Although the following event in the Kuru
family is not mentioned in the narrative at this point, it would be on the minds
of the Sarala Mahabharata readers. In the Kuru family, such a sacrifice as
mentioned by Bhishma was by no means hypothetical. King Pandu had abdicated in
favour of his elder brother.
Sarala Mahabharata questions the
idea of war's inevitability, which Vyasa Mahabharata accepts. The
alternative may be exceptional, but not beyond human capability. It is a highly
comforting idea for humankind that humans are not doomed to an optionless
existence.
(j) In the “Vastraharana” episode in
Sarala’s narrative, Draupadi’s honour is protected, neither by her dharma, the
result of her karma, as in Vyasa Mahabharata, nor by Sri
Krisna’s kripa (grace), as in some bhakti-centric regional language narratives,
but a combination of both. Responding to her prayer, Krishna appears in the
sky, but does not provide her with clothes. He asks her to pray to god Surya
(Sun god) for relief. He does not tell her why he was asking her to do so, and
she, a true devotee, does not ask him about it. She prays to god Sun, and he
asks Chhaya and Maya to clothe her. What Krishna did was direct god Sun to come
to her help. He reminds him that in her earlier incarnation, Draupadi had given
him clothes and tells him to help her at the time of her need. This episode
embodies a creative resolution of the conflicting theories of karma and kripa,
without undermining either.
(k) Bhaktas (devotees) in our Puranic
literature can be defined in terms of the Navada Bhakti (Nine types of
devotion) and the popular notion of bhakti, or Virodha Bhakti (negative
devotion, where intense enmity, intentional or unintentional, becomes a form of bhakti). Sage Narada,
Prahlada, Shabari, the gopis, Dasia Bauri, and Salabega are bhaktas of the
former category. Sarala Mahabharata’s Jarasandha is
an example of the latter category. Jarasandha’s hostility towards Sri Krishna
was his strategy to be killed by him, so that he would attain moksha. Shishupala’s
intense hatred of Sri Krishna made him totally Krishna-conscious within, and
that was a form of bhakti. Thus, he was a bhakta unintentionally. When Sri
Krishna killed him, he attained the state of ultimate bliss. What is common
between the bhaktas of both categories is the bhakta’s desire, conscious or
not, to be bonded with the object of his or her devotion. For their love,
devotion or hatred, they sought Narayana.

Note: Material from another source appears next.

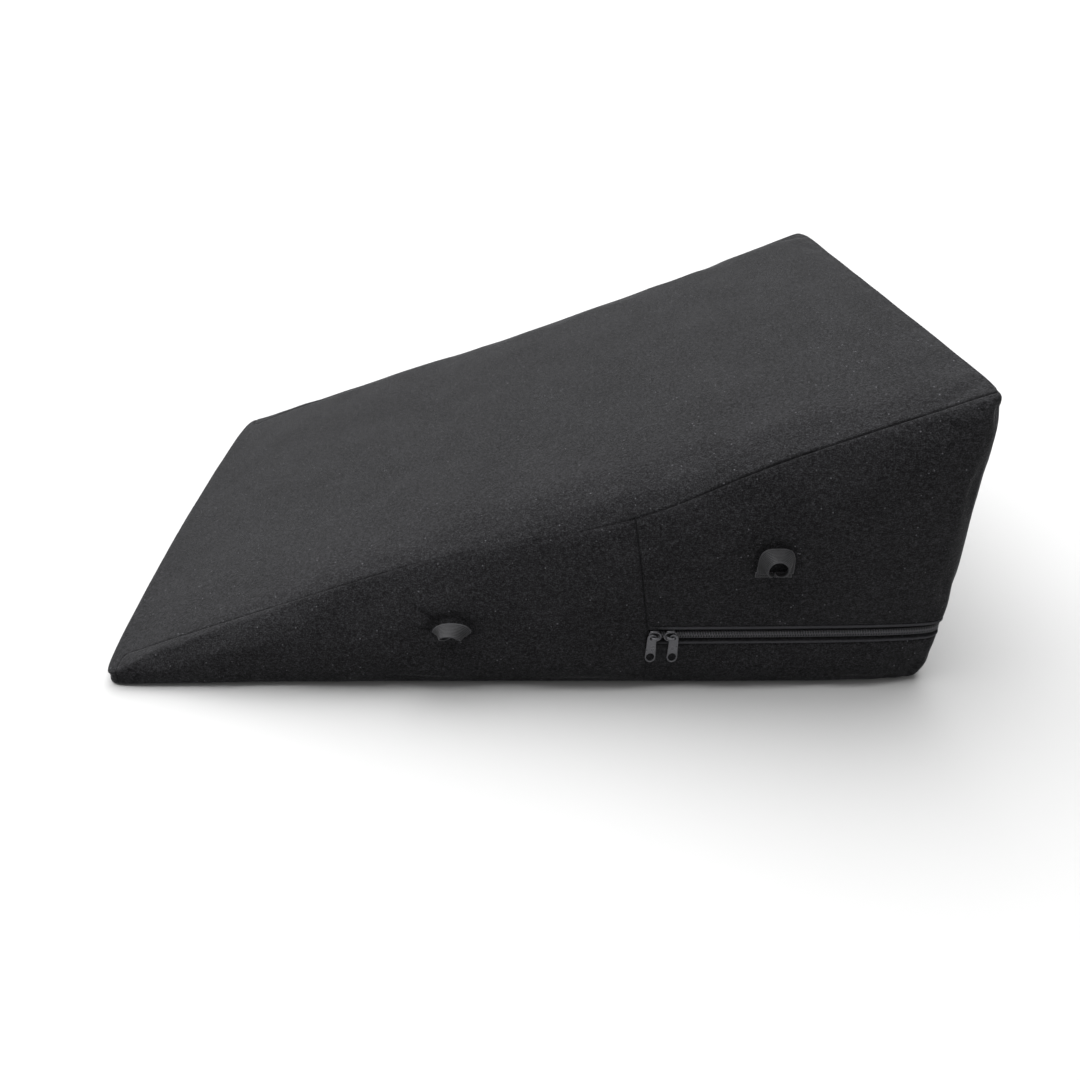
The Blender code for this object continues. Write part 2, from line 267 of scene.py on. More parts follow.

Sarala creates a character, namely, Jara, in
the episode on the emergence of Lord Jagannath in “Musali” Parva of his Mahabharata. Jara is a Savara
(a community of forest dwellers, considered as low caste in the caste system,
ignoring details). Incidentally, more than one character of the Savara
community in Sarala Mahabharata has the name
“Jara”. We are concerned here with the one in the said episode.
What is interesting about him is that neither
does he seek nor does he need Narayana; it is Narayana who needs him. The Wood
from which the Murtis (Icons) would be made would not move to the temple. The
Voice from the Sky asks King Indradyumna
to involve Jara in the process. Jara did not ask for it, nor even want it. When
he joins the effort, The Wood moves. When the King worries about who to make
the Murtis, Lord Jagannath tells him in a dream that Jara would do so. It was
not Jara’s choice or desire to be the maker of the Murtis. In fact, he was completely
bewildered. Once inside the temple, all alone, with the door closed, he
wondered what to do since he had not even seen an idol or a picture. Further
details about the making of the Murtis do not concern us here. We would only
say that he joined the divine carpenter, who manifested himself in the temple,
in the process.
Now, Jara belongs to neither category of
bhaktas mentioned above. In sum, his story is about God’s need for man, rather
than man’s need for Him. The bhaktas in the Puranic literature embody the
latter. None, bhakta or not, embodies the former in this vast and rich body of
literature. Thus, Jara constitutes a very creative invention in Sarala
Mahabharata.
These are only a few instances in Sarala’s narrative that demonstrate the paradigm-changing concepts and ideas in Sarala Mahabharata, viewed in the context of the Puranic literature. An outstanding storyteller, he created entirely convincing narrative contexts for their natural expression.